The services sector has been the more consistent driver of U.S. growth throughout this cycle, and Q1 2026 was no exception. The ISM Services PMI registered 54.0% in March — its 21st consecutive month in expansion territory and among the strongest readings since late 2024. New orders hit 60.6%, the highest since February 2023, and backlogs expanded for the second straight month. The 12-month moving average for the Services PMI has been rising for three consecutive months, reinforcing the durability of services-sector demand.
As with manufacturing, the price story complicated the otherwise solid picture. The Services Prices Paid Index surged to 70.7% in March — the largest single-month jump in nearly 14 years. Every one of the 17 reporting industries noted higher prices. No commodity was reported lower in price. Rising fuel, shipping, and energy costs were the primary cited factors — a direct transmission of the oil shock into the broad economy.
While still working through delays related to the government shutdown, The Conference Board's index suite captures the tension well. The Coincident Economic Index — which measures the economy as it is right now — rose for the fourth straight month in January, with all four components improving. The economy, in real time, was still expanding. The Leading Economic Index, by contrast, fell for the fifth consecutive month in January, declining to 97.5. The six-month rate of decline has moderated compared to 2025, and 7 of 10 components were positive on a six-month basis, suggesting the deceleration is losing momentum. But the direction remains negative, and that data predates the Iran conflict entirely.
Consumer confidence tells a similar story of a present holding up even as the future looks uncertain. The Conference Board's Present Situation Index rose a healthy 4.6 points in March to 123.3. The Expectations Index, however, fell to 70.9 — readings below 80 have historically been a reliable early warning of recession. Consumers are spending for today but growing more anxious about tomorrow.
March's jobs report was the quarter's most upside surprise: 178,000 nonfarm payrolls added against a consensus of roughly 60,000, reversing February's weather- and strike-distorted loss of 133,000. Healthcare, construction, and transportation led the gains. Manufacturing added 15,000 against an expected loss of 5,000. The unemployment rate edged down to 4.3%.
Wage growth moderated to 3.5% year-over-year — helpful for inflation but a sign of cooling labor demand. More structurally, the Dallas and San Francisco Feds have both highlighted that sharply reduced net immigration has pushed the labor market's "break-even" pace — the monthly job creation needed to hold unemployment steady — close to zero. The economy no longer needs 150,000 or 200,000 new jobs per month to maintain labor market stability. That recalibration matters: it gives the Fed more patience before interpreting soft payroll months as distress signals.

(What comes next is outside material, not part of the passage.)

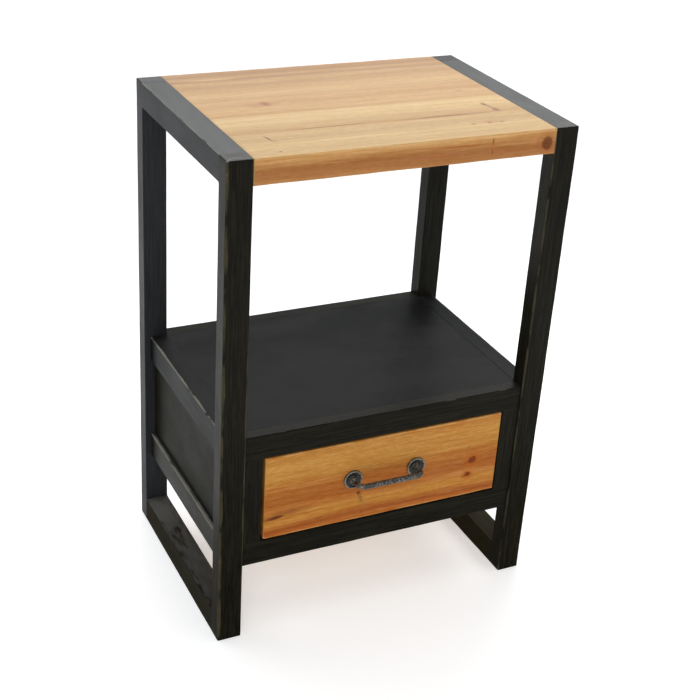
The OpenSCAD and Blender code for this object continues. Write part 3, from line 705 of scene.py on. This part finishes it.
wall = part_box("front_upper_rail")[1].x
corners = [(-wall - 0.01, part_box("front_left_stile")[1].x), (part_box("front_right_stile")[0].x, wall + 0.01)]
openingEdge = 0.8
shelfJoint = {"left": 0.15, "right": 0.6}
stileWear = {"left": 0.55, "right": 0.1}
plainPanel = {"roundRest": 0.2, "columns": 14}
# the wear on the front top edge draws a pale line: rubbed paint together with a painted highlight along the
# edge
frontUpper = {"round": {"front top": 1.1, "front bottom": openingEdge, "back top": 0.08}, "roundRest": 0.3,
              "endRest": 0.3, "flush": {"front bottom": corners}, "worn": {"front top": (0.27, [])},
              "wornRest": 0.05, "wander": 0.06, "reach": 0.7}
frontLower = {"round": {"front bottom": 1.1, "front top": openingEdge}, "flush": {"front top": corners},
              "roundRest": 0.6, "endRest": 0.3, "worn": {"front bottom": (0.22, [(0.02, 0.06, 0.25)])},
              "wornRest": 0.06}
# the strong wear on the ledge's top outer edge draws a pale grey line: rubbed paint together with a painted
# highlight
lowerSide = {"round": {"top outer": 1.5, "bottom outer": 1.5}, "roundRest": 0.6, "endRest": 0.25,
             "worn": {"top outer": (1.1, [(-0.12, 0.02, 0.3)])}, "wornRest": 0.08, "wander": 0.12}
shelf = {"round": {"back top": 0.1, "front top": 0.08}, "roundRest": 0.1, "columns": 24,
         "startRound": {"top": shelfJoint["left"]}, "finishRound": {"top": shelfJoint["right"]}}
back = {"round": {"back top": 1.1, "back bottom": 1.0}, "roundRest": 0.3, "endRest": 0.3,
        "worn": {"back top": (0.3, [])}, "wornRest": 0.05}

paintBars([("front_upper_rail", "x", "", 21, frontUpper), ("front_lower_rail", "x", "", 22, frontLower)])
for number, side in enumerate(otherSide):
    stile = {"round": {"front outer": 0.5, "front inner": openingEdge}, "roundRest": 0.3,
             "worn": {"front outer": (stileWear[side], [])}}
    # the wear on the top outer edge draws a pale line: rubbed paint together with a painted highlight along the
    # edge
    upperSide = {**lowerSide, "round": {**lowerSide["round"], "top inner": shelfJoint[side]}, "roundRest": 0.3,
                 "worn": {"top outer": (0.60, [(0.05, 0.08, 0.2)])}}
    paintBars([(f"front_{side}_stile", "z", "", 23, stile),
               (f"{side}_upper_side_rail", "y", "Shelf", 25, upperSide),
               (f"{side}_lower_side_rail", "y", "LedgeHighlight", 27, lowerSide),
               (f"{side}_side_panel", "y", "Panel", 29, plainPanel)], side, number)
paintBars([("shelf_panel", "x", "Shelf", 31, shelf), ("back_upper_rail", "x", "", 32, back),
           ("back_lower_rail", "x", "", 33, back), ("back_panel", "x", "", 34, plainPanel)])
print("box made")


# ---------- top boards ----------

topLight, edgeLight = (1.15, 1.165, 1.375), (0.77, 0.75, 0.80)  # how strongly the tabletop and its edge are lit
knotRed, knotDark, crackDark = (182, 118, 80), (136, 92, 58), (108, 72, 46)
topBoards = {  # bands run from the board's front to its back; the pith is across and below the board, in metres
    "top_board_1": {
        "bands": [(0.0, (208, 175, 140)), (0.25, (186, 149, 114)), (0.45, (202, 167, 130)),
                  (0.7, (182, 144, 108)), (1.0, (198, 160, 122))],
        "seed": 1.0, "pith": (0.1, 0.6), "spacing": 0.0042, "tilt": 0.02, "lineDepth": 0.55, "blush": 0.35},
    "top_board_2": {
        "bands": [(0.0, (214, 179, 138)), (0.3, (222, 189, 150)), (0.55, (212, 177, 137)),
                  (0.8, (198, 161, 123)), (1.0, (210, 175, 137))],
        "seed": 2.0, "pith": (0.16, 0.58), "spacing": 0.005, "tilt": -0.03, "lineDepth": 0.4, "blush": 0.35},
    "top_board_3": {
        "bands": [(0.0, (216, 178, 132)), (0.35, (222, 186, 142)), (0.7, (212, 174, 130)),
                  (1.0, (224, 188, 144))],
        "seed": 3.0, "pith": (0.05, 0.55), "spacing": 0.0046, "tilt": 0.01, "lineDepth": 0.34, "blush": 0.4},
    "top_board_4": {
        "bands": [(0.0, (212, 176, 130)), (0.3, (222, 190, 146)), (0.55, (232, 203, 160)),
                  (0.85, (236, 208, 166)), (1.0, (230, 200, 156))],
        "seed": 4.0, "pith": (-0.1, 0.52), "spacing": 0.0055, "tilt": 0.03, "lineDepth": 0.36, "blush": 0.15},
    "top_board_5": {
        "bands": [(0.0, (226, 194, 150)), (0.4, (214, 184, 140)), (0.75, (222, 190, 145)),
                  (1.0, (218, 184, 136))],
        "seed": 5.0, "pith": (-0.16, 0.6), "spacing": 0.004, "tilt": -0.02, "lineDepth": 0.34, "blush": 0.2},
    "top_board_6": {
        "bands": [(0.0, (232, 200, 154)), (0.35, (222, 190, 144)), (0.75, (228, 198, 152)),
                  (1.0, (232, 204, 160))],
        "seed": 6.0, "pith": (-0.1, 0.64), "spacing": 0.0045, "tilt": 0.015, "lineDepth": 0.32, "blush": 0.18},
}
frontEdge = [(0.0, (176, 128, 80)), (0.22, (162, 110, 66)), (0.45, (156, 104, 60)), (0.62, (172, 124, 76)),
             (0.82, (186, 140, 90)), (1.0, (204, 162, 112))]
boardMarks = {  # millimetres across the table and from its middle, size, turn, colour, strength and softness
    "top_board_1": [
        ((-150, 140), (60, 6), 0, (228, 192, 146), 0.5, 0.9),
        ((60, 158), (160, 2.2), 0.01, (176, 136, 104), 0.6, 0.9),
    ],
    "top_board_2": [
        ((155, 122), (70, 3.5), 0.02, (184, 146, 116), 0.6, 0.9),
        ((-60, 106), (40, 3), 0, (186, 146, 116), 0.5, 0.9),
    ],
    "top_board_3": [
        ((-128, 18), (32, 15), 0.1, knotRed, 0.48, 0.95),
        ((-121, 20), (10, 13), 0.2, (150, 84, 64), 0.72, 0.85),
        ((65, -3), (30, 4.5), 0, (214, 152, 118), 0.5, 0.9),
        ((168, 7), (11, 7), 0.2, (170, 128, 92), 0.5, 0.9),
    ],
    "top_board_4": [
        ((171, -57), (4.6, 10), 0.2, knotDark, 0.85, 0.7),
        ((173.5, -70), (3.4, 15), 0.12, knotDark, 0.8, 0.8),
        ((176, -83), (6.4, 11), -0.1, knotDark, 0.85, 0.8),
        ((150, -74), (30, 12), 0, (214, 168, 122), 0.5, 0.95),
        ((110, -89), (105, 3), 0, (156, 106, 70), 0.9, 0.8),
        ((-70, -89), (80, 2.4), 0, (146, 100, 66), 0.9, 0.8),
        ((-165, -80), (40, 2), 0, (178, 140, 100), 0.5, 0.9),
    ],
    "top_board_5": [
        ((-171, -112), (2.2, 15), 0.22, crackDark, 0.85, 0.6),
        ((-166, -124), (4.5, 4), 0, (166, 122, 80), 0.6, 0.9),
        ((100, -90.5), (100, 1.6), 0, (136, 92, 60), 0.9, 0.8),
        ((146, -127), (34, 10), -0.1, (190, 140, 98), 0.6, 0.95),
        ((114, -131), (5.6, 8), 0.1, (162, 106, 72), 0.8, 0.9),
        ((138, -130), (5.6, 5.2), 0, (144, 96, 62), 0.85, 0.9),
        ((156, -131), (4.8, 5), 0, (150, 100, 66), 0.8, 0.9),
    ],
    "top_board_6": [
        ((-175, -159), (3, 2.6), 0, crackDark, 0.8, 0.6),
        ((-80, -133.5), (130, 1.6), 0, (236, 208, 164), 0.7, 0.9),
    ],
}
edgeMarks = [  # on the front edge: millimetres across the table and down from the top, then the same
    ((117.5, 10), (1.4, 7), 0.08, (84, 44, 22), 0.95, 0.7),
    ((118, 23), (1.4, 6), 0.04, (84, 44, 22), 0.95, 0.7),
    ((118, 17), (11, 13), 0, (160, 96, 54), 0.5, 0.95),
    ((186, 18), (1.6, 10), 0.15, (140, 84, 44), 0.7, 0.9),
    ((70, 12), (58, 2.6), 0, (150, 80, 42), 0.85, 0.9),
    ((40, 22), (50, 2.4), 0, (150, 84, 46), 0.8, 0.9),
    ((150, 26), (40, 2.4), 0, (154, 90, 48), 0.7, 0.9),
    ((-150, 29), (60, 2.4), 0, (150, 94, 56), 0.6, 0.9),
    ((-120, 14), (70, 1.6), 0.02, (176, 124, 76), 0.6, 0.9),
    ((-60, 28), (7, 2.8), 0, (172, 88, 56), 0.6, 0.9),
    ((182, 13), (10, 10), 0, (178, 112, 72), 0.5, 0.95),
]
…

We expect the economic story for the second half of 2026 to be written largely by two variables: the trajectory of oil prices and the Federal Reserve's response to the inflation they generate. In addition to the Iran conflict, this could become the primary focus of potential market uncertainty as we head toward 2H 2026.
Oil markets are pricing in a world where the Strait of Hormuz remains at least partially impaired. Brent crude surged more than 25% in the weeks following the opening strikes on Iran, briefly exceeding $100 per barrel. Saudi Arabia and the UAE have moved to reroute crude through alternative pipelines, and the IEA has coordinated a strategic reserve release, but these measures provide only partial offset. Bloomberg Economics estimates that at $110 per barrel, the inflation impact on the U.S. is roughly 1 percentage point of additional annual CPI.
One of our bullish cases for 2026 had been the replacement of Fed Chair Powell in May with a potentially more dovish FOMC Chairman who may push for lowering the Fed Funds benchmark rate. However, since the oil price surge, the FOMC is now widely expected to remain on hold through at least the summer. The Fed raised its median 2026 PCE inflation forecast to 2.7% — already above the 2% target before the full oil pass-through has been measured. With CPI tracking near 3.4% in March according to real-time estimates, the central bank finds itself in an energy-shock bind, and markets have largely priced out any 2026 rate cuts, with CME FedWatch showing roughly a 79% probability of no change through December.
While the markets will continue to evaluate Middle East tensions and energy price swings, we will be equally focused on economic data and this upcoming earnings season. Thus far, we remain encouraged and optimistic by the continued theme of a resilient U.S. economy and consistent earnings growth.